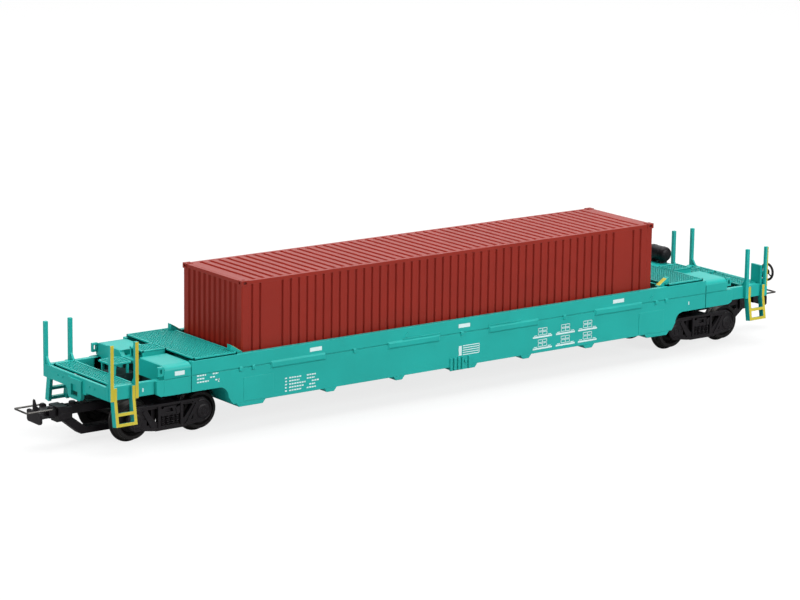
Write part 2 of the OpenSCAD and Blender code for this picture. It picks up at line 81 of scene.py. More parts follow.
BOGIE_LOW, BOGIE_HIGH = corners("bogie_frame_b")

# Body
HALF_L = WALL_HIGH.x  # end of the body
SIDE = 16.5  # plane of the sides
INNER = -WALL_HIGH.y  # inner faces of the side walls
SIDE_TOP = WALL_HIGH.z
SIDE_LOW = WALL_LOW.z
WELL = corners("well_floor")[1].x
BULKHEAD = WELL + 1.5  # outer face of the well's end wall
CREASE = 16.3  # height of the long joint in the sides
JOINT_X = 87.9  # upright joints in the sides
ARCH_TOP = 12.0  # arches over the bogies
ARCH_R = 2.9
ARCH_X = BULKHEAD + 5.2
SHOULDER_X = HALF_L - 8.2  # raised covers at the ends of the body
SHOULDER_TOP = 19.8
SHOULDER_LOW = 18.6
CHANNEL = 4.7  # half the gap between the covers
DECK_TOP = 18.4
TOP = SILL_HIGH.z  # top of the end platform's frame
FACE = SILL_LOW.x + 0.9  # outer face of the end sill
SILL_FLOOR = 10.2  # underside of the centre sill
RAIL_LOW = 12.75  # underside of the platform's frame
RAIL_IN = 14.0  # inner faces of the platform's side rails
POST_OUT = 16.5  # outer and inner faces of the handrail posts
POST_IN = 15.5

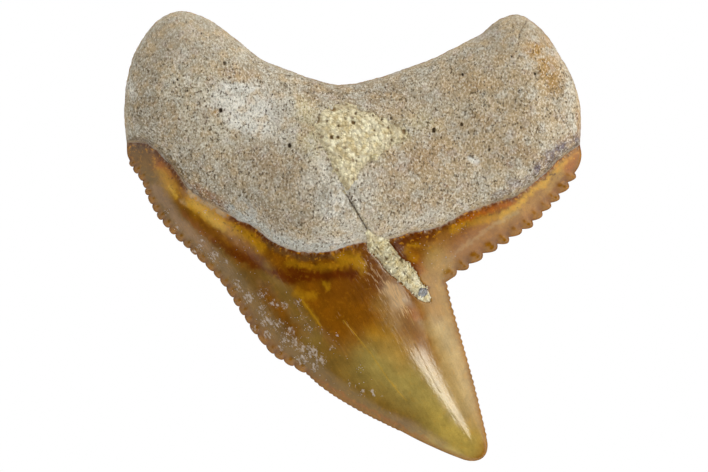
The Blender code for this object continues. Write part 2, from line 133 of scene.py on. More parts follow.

┄┄┄┄┄┄

Task directions | Print every record above exactly as written.

Answer to this exercise |
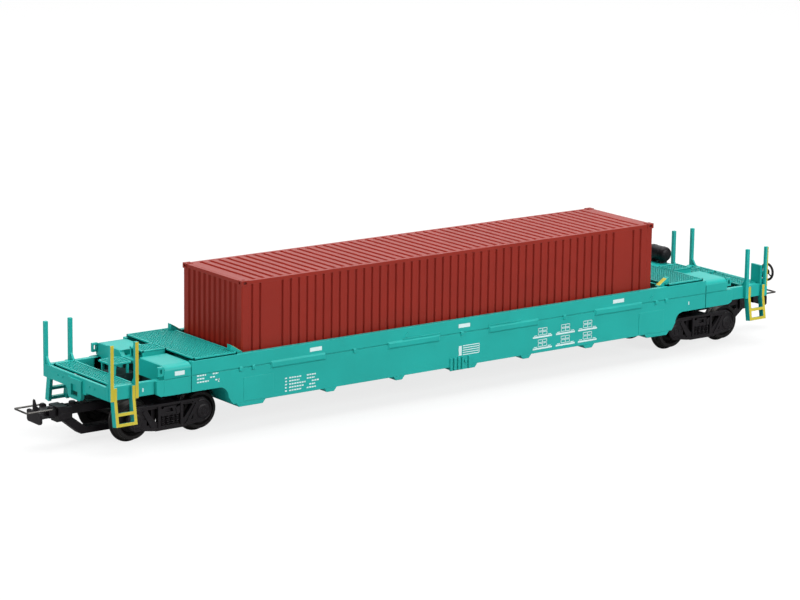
Write part 2 of the OpenSCAD and Blender code for this picture. It picks up at line 81 of scene.py. More parts follow.
BOGIE_LOW, BOGIE_HIGH = corners("bogie_frame_b")

# Body
HALF_L = WALL_HIGH.x  # end of the body
SIDE = 16.5  # plane of the sides
INNER = -WALL_HIGH.y  # inner faces of the side walls
SIDE_TOP = WALL_HIGH.z
SIDE_LOW = WALL_LOW.z
WELL = corners("well_floor")[1].x
BULKHEAD = WELL + 1.5  # outer face of the well's end wall
CREASE = 16.3  # height of the long joint in the sides
JOINT_X = 87.9  # upright joints in the sides
ARCH_TOP = 12.0  # arches over the bogies
ARCH_R = 2.9
ARCH_X = BULKHEAD + 5.2
SHOULDER_X = HALF_L - 8.2  # raised covers at the ends of the body
SHOULDER_TOP = 19.8
SHOULDER_LOW = 18.6
CHANNEL = 4.7  # half the gap between the covers
DECK_TOP = 18.4
TOP = SILL_HIGH.z  # top of the end platform's frame
FACE = SILL_LOW.x + 0.9  # outer face of the end sill
SILL_FLOOR = 10.2  # underside of the centre sill
RAIL_LOW = 12.75  # underside of the platform's frame
RAIL_IN = 14.0  # inner faces of the platform's side rails
POST_OUT = 16.5  # outer and inner faces of the handrail posts
POST_IN = 15.5

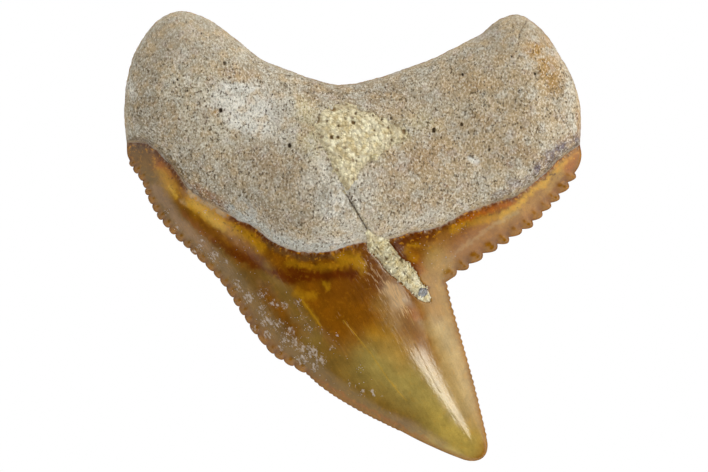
The Blender code for this object continues. Write part 2, from line 133 of scene.py on. More parts follow.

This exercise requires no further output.